### DATASET EXCERPT:
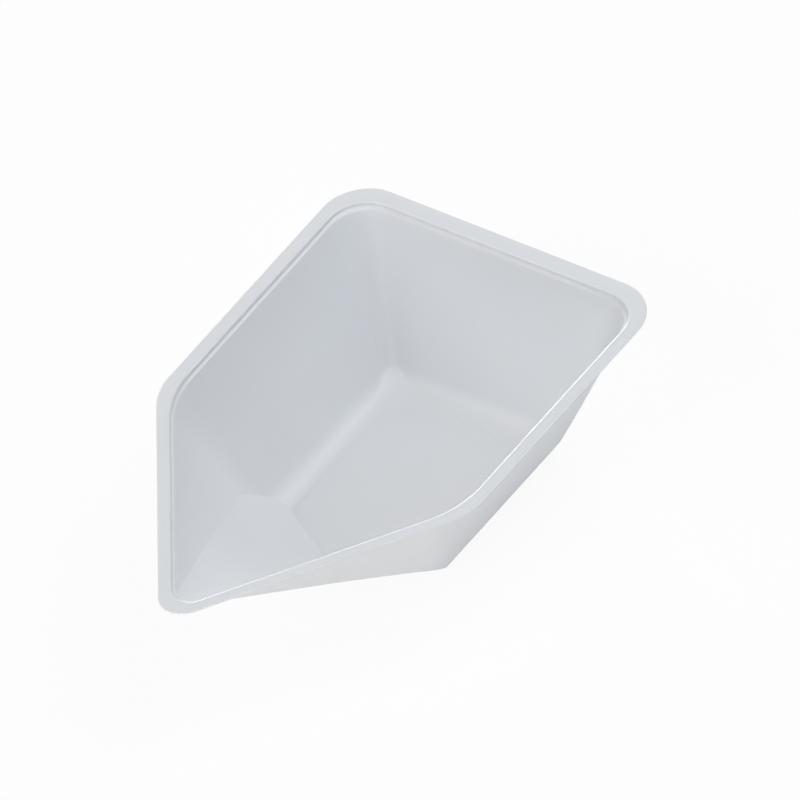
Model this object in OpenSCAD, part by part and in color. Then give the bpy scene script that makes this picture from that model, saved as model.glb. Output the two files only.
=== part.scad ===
// Pouring weighing boat: one thermoformed sheet with a flat rim, a small step
// under the rim, five drafted walls, a coved floor and a vee-shaped pouring ramp.
// +X points to the pouring tip, +Z is up, and the floor's underside is at z = 0.

/* [Overall size] */
// Length over the rim, from the back edge to the rounded tip
boat_length = 133.3; // [120:0.1:150]
// Width over the rim
boat_width = 86; // [76:0.5:96]
// Height from the underside of the floor to the top of the rim
boat_height = 36.1; // [28:0.1:40]

/* [Plan shape] */
// Angle between the centreline and each side of the nose
nose_angle = 35.1; // [31:0.1:40]
// Cut corner radius of the rim at the back
trim_back_r = 11; // [8:0.5:14]
// Cut corner radius of the rim at the shoulders
trim_shoulder_r = 17; // [12:0.5:24]
// Cut corner radius of the rim at the tip
trim_tip_r = 5.8; // [4:0.1:8]
// Corner radius of the mouth at the back
mouth_back_r = 8.9; // [6:0.1:12]
// Corner radius of the mouth at the shoulders
mouth_shoulder_r = 25; // [14:0.5:30]
// Corner radius of the mouth at the tip
mouth_tip_r = 4.9; // [3:0.1:6]

/* [Rim] */
// Width of the flat rim
rim_w = 3.45; // [2.5:0.05:5]
// How far the rim was cut off centre, towards the back
trim_shift = 0.63; // [0:0.01:0.9]
// Thickness of the rim, which keeps the gauge of the sheet
rim_t = 0.4; // [0.35:0.05:0.6]
// Bend radius under the inner edge of the rim
rim_bend_r = 0.15; // [0.1:0.05:0.4]

/* [Step under the rim] */
// Depth of the step below the top of the rim
step_depth = 1.3; // [1.2:0.1:2.5]
// Radius of the fillet at the foot of the step
step_fillet_r = 0.5; // [0.3:0.05:0.7]
// Bend radius under the ledge of the step, where it turns down into the wall
step_bend_r = 0.25; // [0.2:0.05:0.6]

/* [Walls and floor] */
// Thickness of the drawn walls and the floor
wall_t = 0.35; // [0.3:0.05:0.5]
// Lean of every wall from upright
draft = 25; // [18:0.5:26]
// Corner radius at the foot of the walls, at the back
foot_back_r = 3.5; // [2:0.5:6]
// Corner radius at the foot of the walls, at the shoulders
foot_shoulder_r = 8; // [4:0.5:12]
// Radius of the cove between the walls and the floor
cove_r = 6; // [3:0.5:7]
// Corner radius of the flat part of the floor
floor_corner_r = 14; // [6:0.5:17]

/* [Pouring ramp] */
// Slope of the ramp along its valley
ramp_angle = 33.3; // [30:0.1:38]
// Angle in plan between the valley and each side of the vee, at the lip
lip_vee_angle = 50; // [45:1:60]
// Angle in plan between the valley and each side of the vee, at the floor
floor_vee_angle = 59; // [50:1:70]
// Softness of the valley, as the half width of its rounded bottom
valley_w = 4; // [1.5:0.1:5]

/* [Hidden] */

// Points along each curve, and rings down the walls
back_steps = 8;
shoulder_steps = 9;
vee_steps = 9;
bend_steps = 3;
wall_steps = 14;
cove_steps = 7;
// Spacing of the ring points that close up beside the ramp's edge
close_up = 0.3;
// How much more tightly ring points sit near the valley than at the ramp's edges
valley_crowding = 1.4;
// How far below level the ledge of the step slopes before it bends down into the wall
ledge_lean = 15;

// Directions, in the plane of a wall's section, that point into the sheet
DOWN = 270;
OUTWARD = 180;
into_ledge = DOWN - ledge_lean;
into_wall = OUTWARD + draft;

// The cut outline and the mouth outline, as the three lines that bound each
trim_back_x = -boat_length / 2;
trim_tip_x = boat_length / 2 + trim_tip_r * (1 / sin(nose_angle) - 1);
mouth_back_x = trim_back_x + rim_w + trim_shift;
mouth_side_y = boat_width / 2 - rim_w;
mouth_tip_x = trim_tip_x - rim_w / sin(nose_angle) + trim_shift;

// Heights of the inner skin
floor_z = wall_t;
rim_z = boat_height;

// Corner radii in the order back, shoulder, tip
trim_radii = [trim_back_r, trim_shoulder_r, trim_tip_r];
mouth_radii = [mouth_back_r, mouth_shoulder_r, mouth_tip_r];
foot_radii = [foot_back_r, foot_shoulder_r, mouth_tip_r];
floor_radii = [floor_corner_r, foot_shoulder_r, mouth_tip_r];

function mix(a, b, share) = a + (b - a) * share;
function toward(angle) = [cos(angle), sin(angle)];

// Section of the sheet, from the rim to the floor. Each station is
// [inset from the mouth outline, height, direction into the sheet, corner radii].
rim_over_r = rim_bend_r + rim_t;
step_over_r = step_bend_r + wall_t;
step_foot = [step_fillet_r, rim_z - step_depth + step_fillet_r];
ledge_end = step_foot + step_fillet_r * toward(into_ledge);
wall_bend = ledge_end + step_over_r * toward(into_ledge);
wall_top = wall_bend - step_over_r * toward(into_wall);
cove_z = floor_z + cove_r;
cove_top_z = cove_z + cove_r * sin(into_wall);
wall_inset = wall_top.x + (wall_top.y - cove_top_z) * tan(draft);
cove_x = wall_inset - cove_r * cos(into_wall);

function station(place, into, radii) = [place.x, place.y, into, radii];

// The sheet bends over a centre inside it at the rim and at the ledge
function bent_over(centre, r, from, to, radii) =
    [for (i = [0 : bend_steps])
        let (into = mix(from, to, i / bend_steps))
        station(centre - r * toward(into), into, radii)];

// The sheet bends round a centre in the cavity at the step and at the cove
function bent_round(centre, r, from, to, steps, radii, end_radii) =
    [for (i = [0 : steps])
        let (into = mix(from, to, i / steps))
        station(centre + r * toward(into), into, mix(radii, end_radii, (i / steps) ^ 2))];

rim_stations = bent_over([-rim_over_r, rim_z - rim_over_r], rim_over_r, DOWN, OUTWARD, mouth_radii);

step_stations = concat(
    bent_round(step_foot, step_fillet_r, OUTWARD, into_ledge, bend_steps, mouth_radii, mouth_radii),
    [for (i = [1 : bend_steps]) bent_over(wall_bend, step_over_r, into_ledge, into_wall, mouth_radii)[i]]);

// Corner radii shrink quickly below the step and then ease to those of the foot
wall_stations =
    [for (i = [1 : wall_steps])
        let (share = i / wall_steps)
        let (place = mix(wall_top, [wall_inset, cove_top_z], share))
        station(place, into_wall, mix(foot_radii, mouth_radii, (1 - share) ^ 2))];

cove_stations =
    [for (i = [1 : cove_steps])
        bent_round([cove_x, cove_z], cove_r, into_wall, DOWN, cove_steps, foot_radii, floor_radii)[i]];

// Point on the centreline of the nose where its sides would meet, at an inset
function nose_x(inset) = mouth_tip_x - inset / sin(nose_angle);

function arc(centre, r, from, to, steps) =
    [for (i = [0 : steps]) centre + r * toward(mix(from, to, i / steps))];

// Half of an outline from the end of the back edge to the start of the tip's arc
function wall_path(inset, radii) =
    let (back = inset + radii[0], shoulder = inset + radii[1], tip = inset + radii[2])
    let (shoulder_y = mouth_side_y - shoulder)
    concat(
        arc([mouth_back_x + back, mouth_side_y - back], radii[0], OUTWARD, 90, back_steps),
        arc([nose_x(shoulder) - shoulder_y / tan(nose_angle), shoulder_y], radii[1],
            90, 90 - nose_angle, shoulder_steps),
        [[nose_x(tip), 0] + radii[2] * toward(90 - nose_angle)]);

// Distance along a path to each of its points
function reaches(path) =
    [for (i = 0, s = 0; i < len(path); i = i + 1, s = i < len(path) ? s + norm(path[i] - path[i - 1]) : s) s];

// Point at a distance s along a path
function along(path, reach, s) =
    let (i = min(len([for (r = reach) if (r <= s) r]), len(path) - 1) - 1)
    mix(path[i], path[i + 1], (s - reach[i]) / (reach[i + 1] - reach[i]));

// Front end of an outline at a distance y from the centreline
function tip_x(y, inset, r) =
    y < r * cos(nose_angle) ? nose_x(inset + r) + sqrt(r ^ 2 - y ^ 2) : nose_x(inset) - y / tan(nose_angle);

// The ramp's surface, as its place along X at a height z and a distance y from the
// centreline. It ends at the tip of the wall's top edge, and the vee opens out towards
// the floor. Below is how deep the skin lies under the inner skin.
lip_x = tip_x(0, wall_top.x, mouth_tip_r);
function ramp_x(y, z, below) =
    let (slope = tan(ramp_angle), share = (z - floor_z) / (wall_top.y - floor_z))
    let (sweep = mix(1 / tan(floor_vee_angle), 1 / tan(lip_vee_angle), share))
    let (shift = below * sqrt(1 + slope ^ 2 * (1 + sweep ^ 2)) / slope)
    lip_x + (z - wall_top.y) / slope - sweep * (sqrt(y ^ 2 + valley_w ^ 2) - valley_w) + shift;

// Distance along a path at which the ramp's edge crosses it, found by halving
function ramp_edge(path, reach, z, below, low, high, tries = 24) =
    let (middle = (low + high) / 2, p = along(path, reach, middle))
    tries == 0 ? middle
    : p.x > ramp_x(p.y, z, below) ? ramp_edge(path, reach, z, below, low, middle, tries - 1)
    : ramp_edge(path, reach, z, below, middle, high, tries - 1);

// One ring of the skin: walls to the ramp's edge, then the ramp to the centreline.
// Points that would lie past the edge close up just short of it, so that the edge is
// the same point in every ring.
function half_ring(inset, z, radii, below, ramped) =
    let (path = wall_path(inset, radii), reach = reaches(path), last = len(path) - 1)
    let (edge = ramped ? ramp_edge(path, reach, z, below, 0, reach[last]) : reach[last])
    let (edge_y = along(path, reach, edge).y)
    concat(
        [for (i = [0 : last]) along(path, reach, min(reach[i], edge - (last - i) * close_up))],
        [for (i = [vee_steps - 1 : -1 : 0])
            let (y = edge_y * (i / vee_steps) ^ valley_crowding, x = tip_x(y, inset, radii[2]))
            [ramped ? min(x, ramp_x(y, z, below)) : x, y]]);

function whole_ring(half, z, shift = 0) =
    concat(
        [for (p = half) [p.x + shift, p.y, z]],
        [for (i = [len(half) - 2 : -1 : 0]) [half[i].x + shift, -half[i].y, z]]);

// The ring of a skin that lies a thickness t into the sheet from a station
function ring(s, t, ramped) =
    let (into = toward(s[2]))
    let (inset = s[0] + t * into.x, z = s[1] + t * into.y, wider = -t * into.x)
    whole_ring(half_ring(inset, z, [for (r = s[3]) r + wider], t, ramped), z);

function trim_ring(z) = whole_ring(half_ring(-rim_w, z, trim_radii, 0, false), z, -trim_shift);

// Gauge of the sheet, which thins from the rim to the wall over the step
function step_t(i, stations) = mix(rim_t, wall_t, i / (len(stations) - 1));

upper = concat(rim_stations, step_stations);
lower = concat(wall_stations, cove_stations);

inner_skin = concat(
    [trim_ring(rim_z)],
    [for (s = upper) ring(s, 0, false)],
    [for (s = lower) ring(s, 0, true)]);

outer_skin = concat(
    [trim_ring(rim_z - rim_t)],
    [for (i = [0 : len(upper) - 1]) ring(upper[i], step_t(i, upper), false)],
    [for (s = lower) ring(s, wall_t, true)]);

function middle(ring) = [for (p = ring) 1] * ring / len(ring);

// Closes a stack of rings, all of one length, into a solid. Each end is a fan of
// triangles round its middle.
module loft(rings) {
    count = len(rings[0]);
    end = len(rings) * count;
    sides = [for (j = [0 : len(rings) - 2], i = [0 : count - 1])
        let (a = j * count, b = a + count, next = (i + 1) % count)
        [a + i, a + next, b + next, b + i]];
    first_cap = [for (i = [0 : count - 1]) [end, (i + 1) % count, i]];
    last_cap = [for (i = [0 : count - 1]) [end + 1, end - count + i, end - count + (i + 1) % count]];
    points = concat([for (r = rings) each r], [middle(rings[0]), middle(rings[len(rings) - 1])]);
    polyhedron(points, concat(sides, first_cap, last_cap), convexity = 6);
}

module boat() {
    last = len(inner_skin) - 1;
    inside_up = [for (i = [last : -1 : 0]) inner_skin[i]];
    color([0.87, 0.89, 0.91])
        loft(concat(inside_up, outer_skin));
}

boat();
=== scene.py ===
import math
from collections import namedtuple

import bpy
import numpy as np
from mathutils import Matrix, Vector


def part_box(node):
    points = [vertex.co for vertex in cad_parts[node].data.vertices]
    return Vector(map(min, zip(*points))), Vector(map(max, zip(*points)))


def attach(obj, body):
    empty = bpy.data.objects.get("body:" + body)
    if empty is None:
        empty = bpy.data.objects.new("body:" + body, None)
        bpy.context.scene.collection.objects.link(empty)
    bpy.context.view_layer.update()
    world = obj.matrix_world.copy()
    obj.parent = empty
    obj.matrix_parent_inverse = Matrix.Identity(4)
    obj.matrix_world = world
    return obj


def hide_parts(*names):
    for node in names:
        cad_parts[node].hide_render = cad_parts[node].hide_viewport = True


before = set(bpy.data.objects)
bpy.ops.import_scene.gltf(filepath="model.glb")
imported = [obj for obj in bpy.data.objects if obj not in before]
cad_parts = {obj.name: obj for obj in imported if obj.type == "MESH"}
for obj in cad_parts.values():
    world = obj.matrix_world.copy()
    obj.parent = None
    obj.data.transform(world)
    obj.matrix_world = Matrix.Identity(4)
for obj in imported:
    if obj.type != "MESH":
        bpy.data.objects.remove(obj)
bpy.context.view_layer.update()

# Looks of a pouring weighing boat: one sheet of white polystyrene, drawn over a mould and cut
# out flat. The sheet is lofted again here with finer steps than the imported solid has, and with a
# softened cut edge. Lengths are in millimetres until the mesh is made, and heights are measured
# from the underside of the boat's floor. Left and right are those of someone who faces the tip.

NODE = "boat"
BODY = "root"
MM = 0.001
low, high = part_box(NODE)
LENGTH, WIDTH, HEIGHT = (high - low) / MM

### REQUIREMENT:
From the opening line of the data above, please print each line as written up to and including the line that contains "boat_height = 36.1; // [28:0.1:40]", and nothing more.

### SOLUTION TO THIS PROBLEM:
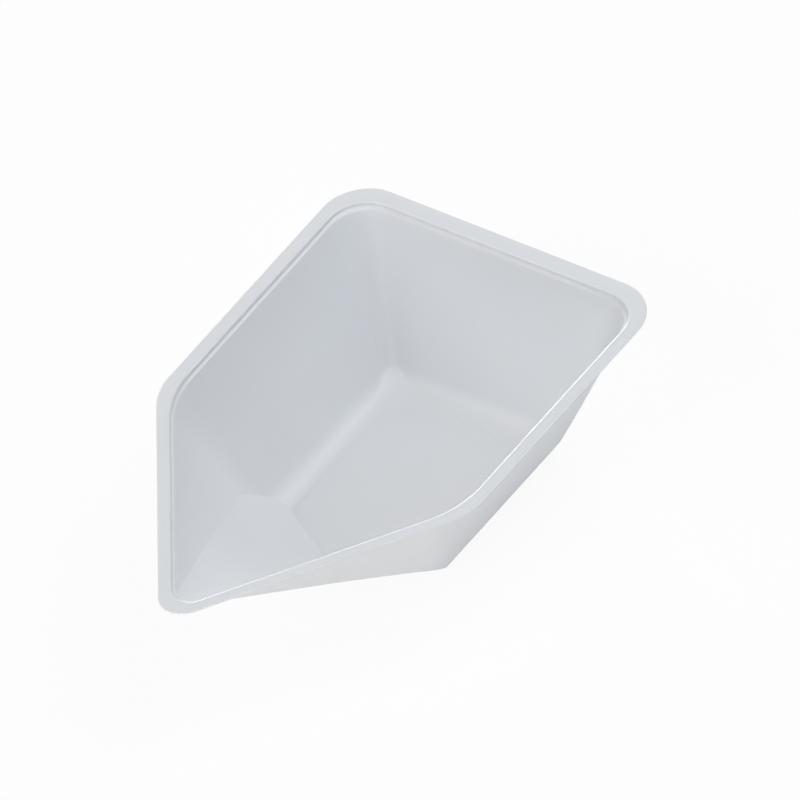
Model this object in OpenSCAD, part by part and in color. Then give the bpy scene script that makes this picture from that model, saved as model.glb. Output the two files only.
=== part.scad ===
// Pouring weighing boat: one thermoformed sheet with a flat rim, a small step
// under the rim, five drafted walls, a coved floor and a vee-shaped pouring ramp.
// +X points to the pouring tip, +Z is up, and the floor's underside is at z = 0.

/* [Overall size] */
// Length over the rim, from the back edge to the rounded tip
boat_length = 133.3; // [120:0.1:150]
// Width over the rim
boat_width = 86; // [76:0.5:96]
// Height from the underside of the floor to the top of the rim
boat_height = 36.1; // [28:0.1:40]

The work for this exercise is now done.